Tony Blair has met the republican leaders Gerry Adams and Martin McGuinness many times, establishing a relationship which appears cordial and business- like.

Surprisingly, for such an anti-British movement, the republicans appear to place a fair amount of trust in Mr Blair and his Northern Ireland Secretary, Dr Mo Mowlam.

Patrick Magee was convicted largely on forensic examination of a hotel registration card which produced a palm print and a fingerprint, indicating he had checked into the hotel and left the bomb behind a panel in a bathroom weeks before explosion.

The judge who sentenced him said: "You intended to wipe out a large part of the government and very nearly did." He is being released after serving 14 years, most of it in jails in England.

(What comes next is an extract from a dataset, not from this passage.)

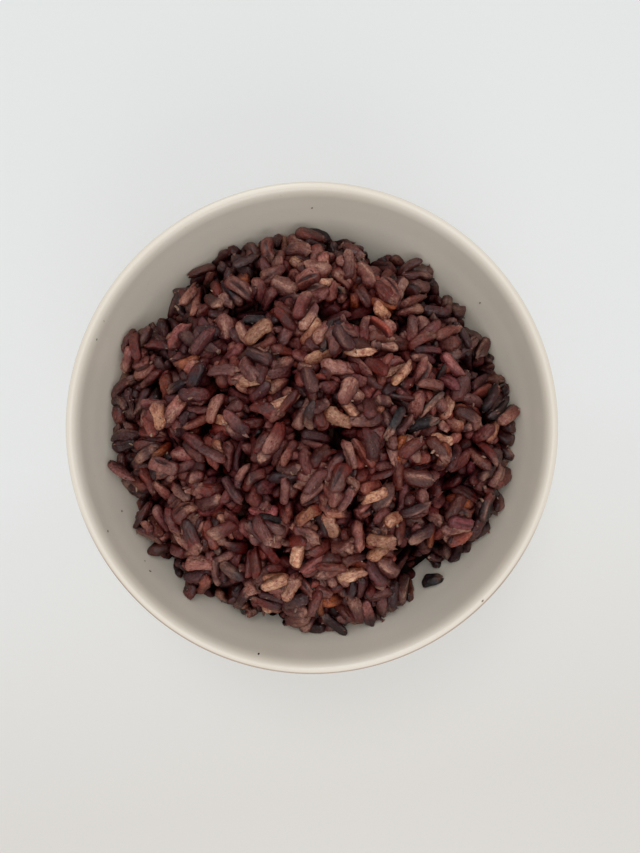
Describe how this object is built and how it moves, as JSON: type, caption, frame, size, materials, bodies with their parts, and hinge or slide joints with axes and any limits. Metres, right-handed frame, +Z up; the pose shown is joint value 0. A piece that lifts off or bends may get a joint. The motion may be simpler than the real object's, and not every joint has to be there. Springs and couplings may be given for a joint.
{
  "type": "bowl of rice blend",
  "caption": "Round glazed bowl on a foot ring, filled to above the rim with a loose mound of cooked black, red and brown rice grains.",
  "frame": {"origin": "middle of the foot ring, on the surface that the bowl stands on", "axes": "+Z up along the bowl's axis; +X and +Y are right and up in the view from straight above"},
  "size_m": [0.13, 0.13, 0.0633],
  "materials": {
    "glaze": "glossy off-white glaze with faint throwing rings",
    "rice": "moist cooked grains, purple-brown, with some tan, red and black ones"
  },
  "bodies": {
    "root": {"bowl": "glaze", "rice": "rice"}
  },
  "joints": []
}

Behind bars he was an open supporter of the peace process.

He is benefiting from the early release provisions of last year's Good Friday agreement, which indicated that prisoners whose parent organisations observed ceasefires could expect to be freed by the summer of the year 2000.

More than half of paramilitary prisoners have since been released, with Magee the 277th freed under the scheme.

The releases have continued despite opposition from the Conservative party in the Commons and from other elements such as the Rev Ian Paisley. Republican and loyalist inmates have benefited from the release scheme.

Contacts among the political parties continued in Belfast and Dublin yesterday in preparation for the expected arrival of Mr Blair and the Irish Taoiseach Bertie Ahern in Belfast on Thursday. The two Prime Ministers are to make a push for agreement in the run-up to the 30 June deadline they have set for progress. Dr Mowlam yesterday appealed to all sides for "one last enormous effort" to find agreement.

Detectives investigating the Omagh bombing last night arrested two women, bringing to 13 the number being questioned. The pair, detained inDundalk, Co Louth, yesterday afternoon were partners of two men already being interrogated by police about the explosion in Co Tyrone last August which killed 29 people.